JAKARTA,PGI.OR.ID-Perhelatan tahunan yaitu Sidang Majelis Pekerja Lengkap-Persekutuan Gereja-Gereja di Indonesia (MPL-PGI) 2022 akan berlangsung di Tahuna, Kabupaten Kepulauan Sangihe, pada 28-31 Januari 2022, dengan tuan dan nyonya rumah Sinode Gereja Masehi Injili Sangihe Talaud (GMIST). Sementara persidangan akan berlangsung di GMIST Jemaat Imanuel, Tahuna.
Persiapan-persiapan terus dilakukan, baik oleh panitia lokal maupun dari Sekretariat PGI. Pertemuan bersama-sama secara virtual rutin dilaksanakan, agar kegiatan yang diperkirakan akan dihadiri oleh sekitar 134 peserta ini, dapat berjalan dengan baik.
Sidang MPL-PGI 2022 mengusung tema: “Aku Adalah Yang Awal dan Yang Akhir” (Bdk Wahyu 22:12-13) dan Subtema: “Bersama Seluruh Warga Bangsa, Gereja Memperkokoh NKRI yang Demokratis, Adil dan Sejahtera Bagi Semua Ciptaan Berlandaskan Pancasila dan UUD 1945”. Serta dalam Pikiran Pokok: “Spiritualitas Keugaharian: Membangun Keadaban Publik Demi Pemeliharaan Bumi Sebagai Sakramentum Allah”.
Terkait Pikiran Pokok Sidang MPL-PGI 2022, Sekretaris Umum PGI Pdt. Jacklevyn F. Manuputty menjelaskan, bumi sebagai sakramentum Allah mengisyaratkan gereja untuk meneguhkan dirinya sebagai ekklesia, kumpulan orang percaya yang terpanggil untuk berjumpa dengan Allah dalam kebersamaan satu sama lain, menikmati anugerah penebusan di dalam Kristus, dan dipenuhi dengan Roh untuk mewartakan kabar baik Kerajaan Allah di tengah dunia. “Pengakuan ini menuntun gereja untuk sepenuhnya berpartisipasi dalam realitas yang sedang berlangsung, serta proklamasi karya penyelamatan Kristus sampai Ia kembali, seperti dalam I Kor 11:26,” ujarnya.
Ditambahkan, imperatif etis-teologis dari pengakuan ini diwujudkan dalam tindakan memelihara bumi sebagai tatanan kudus Allah. Partisipasi orang-orang percaya dalam inkarnasi Allah melalui Kristus yang mengorbankan diri dan bangkit harus dinyatakan melalui kesedian untuk menunjukan kepenuhan ‘Hati Kristus’ yang terbuka untuk melayani, dan hidup dalam pengorbanan.

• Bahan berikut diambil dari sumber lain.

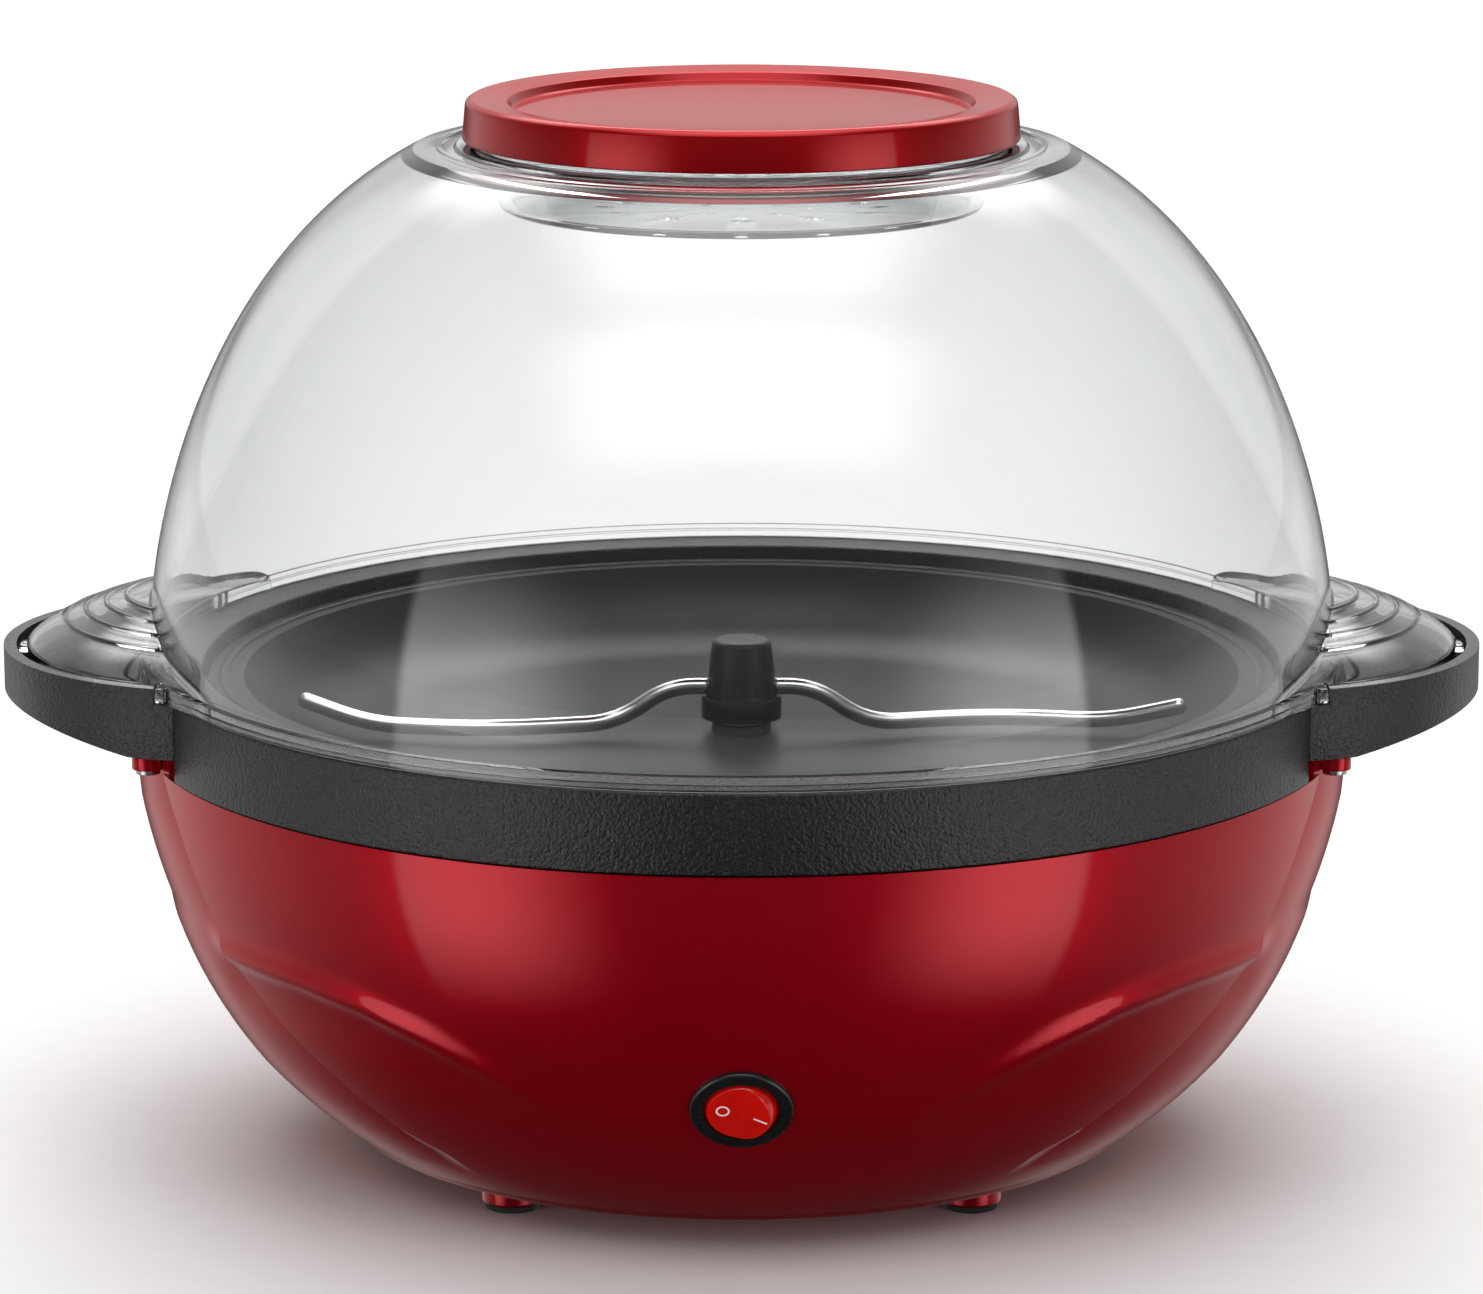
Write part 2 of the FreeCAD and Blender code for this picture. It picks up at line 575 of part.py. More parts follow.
def bracket_spacers():
    low = BRACKET_Z + BRACKET_T
    return group(tube(4.0, STUD_R + 0.15, low, SHIELD_FLOOR_Z, polar(STUD_AT_R, a)) for a in STUD_ANGLES)


def stud_nuts():
    found = []
    for a in STUD_ANGLES:
        x, y = polar(STUD_AT_R, a)
        corners = [V(x + 4.0 * math.cos(math.pi / 3 * k), y + 4.0 * math.sin(math.pi / 3 * k), BRACKET_Z - 3.2)
                   for k in range(7)]
        nut = Part.Face(Part.makePolygon(corners)).extrude(V(0, 0, 3.2))
        found.append(nut.cut(disc(STUD_R + 0.02, BRACKET_Z - 5, BRACKET_Z + 1, (x, y))))
    return group(found)


def heat_shield():
    rim_z = LEDGE_Z - LEDGE_T
    t = SHIELD_T
    shield = turned([
        (10, SHIELD_FLOOR_Z), (SHIELD_FLOOR_R, SHIELD_FLOOR_Z), (SHIELD_WALL_R, rim_z - t), (SHIELD_RIM_R, rim_z - t),
        (SHIELD_RIM_R, rim_z), (SHIELD_WALL_R - t, rim_z), (SHIELD_FLOOR_R - t, SHIELD_FLOOR_Z + t),
        (10, SHIELD_FLOOR_Z + t)])
    for a in STUD_ANGLES:
        shield = shield.cut(disc(STUD_R + 0.15, SHIELD_FLOOR_Z - 8, SHIELD_FLOOR_Z + 12, polar(STUD_AT_R, a)))
    for x, y, r in wire_ports():
        shield = shield.cut(disc(r, SHIELD_FLOOR_Z - 8, SHIELD_FLOOR_Z + 12, (x, y)))
    return shield


def wire_ports():
    """Holes in the shield for the heater's ends and for the leads: x, y, radius."""
    ends = [polar(ELEMENT_AT_R, 90 + s * ELEMENT_GAP_DEG / 2) for s in (-1, 1)]
    return [(x, y, 5.0) for x, y in ends] + [(x, y, 10.0) for x, y in (THERMO_AT, FUSE_AT)]


def heating_element():
    """A sheathed heater bent into an open loop under the plate, with both ends turned down."""
    z = PLATE_TOP_Z - PLATE_T - ELEMENT_R - 0.05
    first, last = 90 + ELEMENT_GAP_DEG / 2, 450 - ELEMENT_GAP_DEG / 2
    mid = (first + last) / 2
    ring = Part.Arc(*[V(*polar(ELEMENT_AT_R, a), z) for a in (first, mid, last)]).toShape()
    start = V(*polar(ELEMENT_AT_R, first), z)
    tangent = V(-start.y, start.x, 0).normalize()
    loop = Part.Wire([ring]).makePipeShell([Part.Wire(Part.makeCircle(ELEMENT_R, start, tangent))], True, False)
    for a in (first, last):
        x, y = polar(ELEMENT_AT_R, a)
        loop = loop.fuse(Part.makeSphere(ELEMENT_R, V(x, y, z)))
        loop = loop.fuse(disc(ELEMENT_R, SHIELD_FLOOR_Z - 8, z, (x, y)))
    return loop


def element_terminals():
    found = []
    for s in (-1, 1):
        x, y = polar(ELEMENT_AT_R, 90 + s * ELEMENT_GAP_DEG / 2)
        found.append(tube(2.6, 1.2, SHIELD_FLOOR_Z - 11, SHIELD_FLOOR_Z - 8, (x, y)))
        found.append(disc(1.2, SHIELD_FLOOR_Z - 16, SHIELD_FLOOR_Z - 8, (x, y)).fuse(
            block(x - 0.4, x + 0.4, y - 3.1, y + 3.1, SHIELD_FLOOR_Z - 24, SHIELD_FLOOR_Z - 15.5)))
    return group(found)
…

“Sakramen mengingatkan orang percaya bahwa pengorbanan Yesus adalah untuk semua, karenanya mereka yang mengambil bagian dalam perayaan sakramen patut menegaskan dirinya sebagai ’roti yang dipecah-pecahkan’ bagi orang lain, dan bekerja untuk pembangunan bumi yang lebih adil, berkelanjutan, dan bersaudara,” kata Pdt. Jacky.
Menurut Sekum PGI, relevansi pengakuan semacam ini sangat jelas saat ini. Selama dua tahun ini, kita secara efektif hidup di masa sulit dalam sejarah peradaban. Pandemi Covid-19 berdampak serius pada menurunnya ketahanan manusia pada berbagai aspek, spiritual, kesehatan, sosial, ekonomi, maupun politik. Kita juga melihat berkembangnya berbagai bentuk kemiskinan baru, bahaya kelaparan, ketidakadilan, bahkan ancaman kiamat ekologis akibat kerusakan lingkungan hidup pada tingkat yang membahayakan.

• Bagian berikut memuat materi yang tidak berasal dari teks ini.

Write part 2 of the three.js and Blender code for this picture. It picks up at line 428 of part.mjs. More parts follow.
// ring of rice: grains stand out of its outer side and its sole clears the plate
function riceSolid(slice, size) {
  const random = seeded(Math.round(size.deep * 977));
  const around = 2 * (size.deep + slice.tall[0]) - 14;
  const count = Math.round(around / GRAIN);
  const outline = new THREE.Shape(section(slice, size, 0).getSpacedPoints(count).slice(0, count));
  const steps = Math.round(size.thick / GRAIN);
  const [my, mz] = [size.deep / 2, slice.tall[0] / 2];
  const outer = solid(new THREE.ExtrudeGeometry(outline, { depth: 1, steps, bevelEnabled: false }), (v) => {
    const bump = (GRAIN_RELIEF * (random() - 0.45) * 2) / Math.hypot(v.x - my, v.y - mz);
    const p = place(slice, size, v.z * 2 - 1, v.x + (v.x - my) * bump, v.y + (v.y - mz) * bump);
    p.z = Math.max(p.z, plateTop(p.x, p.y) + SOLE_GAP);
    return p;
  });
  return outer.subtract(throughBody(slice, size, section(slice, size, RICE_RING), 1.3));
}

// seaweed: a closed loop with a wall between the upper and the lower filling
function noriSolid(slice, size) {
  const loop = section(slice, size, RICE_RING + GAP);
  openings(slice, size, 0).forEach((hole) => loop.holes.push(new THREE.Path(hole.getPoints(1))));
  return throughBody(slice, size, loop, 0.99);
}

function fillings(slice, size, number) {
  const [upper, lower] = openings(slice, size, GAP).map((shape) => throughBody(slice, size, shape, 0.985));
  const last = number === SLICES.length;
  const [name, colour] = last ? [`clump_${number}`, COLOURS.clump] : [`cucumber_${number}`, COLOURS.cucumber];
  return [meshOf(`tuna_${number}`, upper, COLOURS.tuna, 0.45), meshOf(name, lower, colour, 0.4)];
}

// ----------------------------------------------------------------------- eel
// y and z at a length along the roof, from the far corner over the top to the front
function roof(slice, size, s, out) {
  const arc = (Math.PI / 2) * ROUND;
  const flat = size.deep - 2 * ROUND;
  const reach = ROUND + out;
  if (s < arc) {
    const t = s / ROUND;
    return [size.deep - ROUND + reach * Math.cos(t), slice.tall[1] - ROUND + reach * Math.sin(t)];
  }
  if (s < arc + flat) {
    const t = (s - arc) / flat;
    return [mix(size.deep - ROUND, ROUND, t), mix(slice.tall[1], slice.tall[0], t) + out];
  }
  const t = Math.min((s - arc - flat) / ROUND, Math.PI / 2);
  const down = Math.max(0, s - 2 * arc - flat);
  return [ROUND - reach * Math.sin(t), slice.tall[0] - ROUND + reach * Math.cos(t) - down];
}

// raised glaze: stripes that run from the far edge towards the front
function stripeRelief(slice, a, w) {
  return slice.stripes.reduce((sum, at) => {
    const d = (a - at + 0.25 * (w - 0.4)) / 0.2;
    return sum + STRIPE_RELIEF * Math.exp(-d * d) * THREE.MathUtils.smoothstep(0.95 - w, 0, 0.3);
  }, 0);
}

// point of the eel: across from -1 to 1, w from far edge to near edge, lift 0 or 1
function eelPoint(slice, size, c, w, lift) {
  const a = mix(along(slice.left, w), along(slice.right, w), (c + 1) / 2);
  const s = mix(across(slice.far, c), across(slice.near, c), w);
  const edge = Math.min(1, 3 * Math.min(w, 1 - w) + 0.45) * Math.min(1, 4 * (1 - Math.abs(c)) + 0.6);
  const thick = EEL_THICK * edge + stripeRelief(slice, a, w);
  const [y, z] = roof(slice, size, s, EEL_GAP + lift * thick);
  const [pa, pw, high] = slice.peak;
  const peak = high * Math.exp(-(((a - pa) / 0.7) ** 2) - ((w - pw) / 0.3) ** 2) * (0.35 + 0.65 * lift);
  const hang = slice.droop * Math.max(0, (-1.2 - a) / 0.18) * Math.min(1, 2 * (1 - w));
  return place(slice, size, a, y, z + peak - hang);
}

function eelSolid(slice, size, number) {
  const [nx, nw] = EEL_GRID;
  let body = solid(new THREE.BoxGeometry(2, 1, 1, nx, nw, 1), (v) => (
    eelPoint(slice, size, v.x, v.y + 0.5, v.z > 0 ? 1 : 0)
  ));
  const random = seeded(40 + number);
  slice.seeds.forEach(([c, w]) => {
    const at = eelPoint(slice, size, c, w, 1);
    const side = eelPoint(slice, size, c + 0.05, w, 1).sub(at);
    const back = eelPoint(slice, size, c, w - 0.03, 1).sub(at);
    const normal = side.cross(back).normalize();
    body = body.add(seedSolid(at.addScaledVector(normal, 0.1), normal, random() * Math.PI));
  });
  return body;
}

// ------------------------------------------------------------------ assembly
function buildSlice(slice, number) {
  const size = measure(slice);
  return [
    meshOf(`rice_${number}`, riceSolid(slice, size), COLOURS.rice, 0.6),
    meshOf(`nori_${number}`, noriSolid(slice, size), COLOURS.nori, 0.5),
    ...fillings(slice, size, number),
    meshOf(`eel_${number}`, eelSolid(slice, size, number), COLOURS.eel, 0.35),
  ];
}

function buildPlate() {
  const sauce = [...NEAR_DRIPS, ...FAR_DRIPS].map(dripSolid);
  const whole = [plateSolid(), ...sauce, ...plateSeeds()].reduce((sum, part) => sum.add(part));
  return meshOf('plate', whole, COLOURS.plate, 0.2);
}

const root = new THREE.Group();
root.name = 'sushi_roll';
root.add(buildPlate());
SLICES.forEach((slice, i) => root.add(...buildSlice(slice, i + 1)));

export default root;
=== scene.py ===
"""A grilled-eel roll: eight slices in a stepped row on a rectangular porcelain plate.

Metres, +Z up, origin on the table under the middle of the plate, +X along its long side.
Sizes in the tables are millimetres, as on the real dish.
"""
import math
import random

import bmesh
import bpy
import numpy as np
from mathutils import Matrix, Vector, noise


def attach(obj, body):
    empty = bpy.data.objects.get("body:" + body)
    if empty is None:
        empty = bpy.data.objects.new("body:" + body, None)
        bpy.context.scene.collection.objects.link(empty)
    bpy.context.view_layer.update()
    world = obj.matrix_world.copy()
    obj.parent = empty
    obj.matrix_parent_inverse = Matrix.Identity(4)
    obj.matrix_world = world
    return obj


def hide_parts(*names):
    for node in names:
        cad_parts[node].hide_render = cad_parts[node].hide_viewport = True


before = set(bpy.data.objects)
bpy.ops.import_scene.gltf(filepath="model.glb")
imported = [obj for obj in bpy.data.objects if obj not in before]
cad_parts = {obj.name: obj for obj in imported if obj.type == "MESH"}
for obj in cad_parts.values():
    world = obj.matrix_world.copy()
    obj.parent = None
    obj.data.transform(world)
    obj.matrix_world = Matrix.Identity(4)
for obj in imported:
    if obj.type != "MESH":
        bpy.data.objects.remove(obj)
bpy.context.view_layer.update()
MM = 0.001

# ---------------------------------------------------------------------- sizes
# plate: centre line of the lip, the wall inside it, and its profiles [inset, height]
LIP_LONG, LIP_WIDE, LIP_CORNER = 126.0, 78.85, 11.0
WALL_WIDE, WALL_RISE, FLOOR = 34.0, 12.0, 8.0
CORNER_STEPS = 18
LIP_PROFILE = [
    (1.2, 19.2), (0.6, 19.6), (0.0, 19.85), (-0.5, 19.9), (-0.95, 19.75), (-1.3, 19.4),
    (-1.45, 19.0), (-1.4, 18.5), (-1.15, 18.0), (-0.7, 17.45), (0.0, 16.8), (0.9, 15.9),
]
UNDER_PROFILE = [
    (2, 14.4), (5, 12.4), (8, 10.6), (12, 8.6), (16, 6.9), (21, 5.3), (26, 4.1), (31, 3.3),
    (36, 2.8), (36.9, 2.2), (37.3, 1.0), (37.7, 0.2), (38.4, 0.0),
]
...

Melalui pikiran pokok ini, jelas Pdt. Jacky, kita dapat dan harus melakukannya sebagai jawaban atas tuntutan iman dan keyakinan akan identitas kita sebagai ekklesia. Situasi dimana kita hidup saat ini secara konsekuen membangkitkan dalam diri kita dimensi eskhatologi sebagai sebuah elemen yang melekat dalam eksistensi sakramen. “Berpijak pada elemen ini, kita meyakini bahwa Allah sedang dan terus bekerja untuk memulihkan bumi yang rusak, sambil mengundang kita untuk berpartisipasi dalam gerak transformasi Allah menuju pemenuhannya,” tandasnya.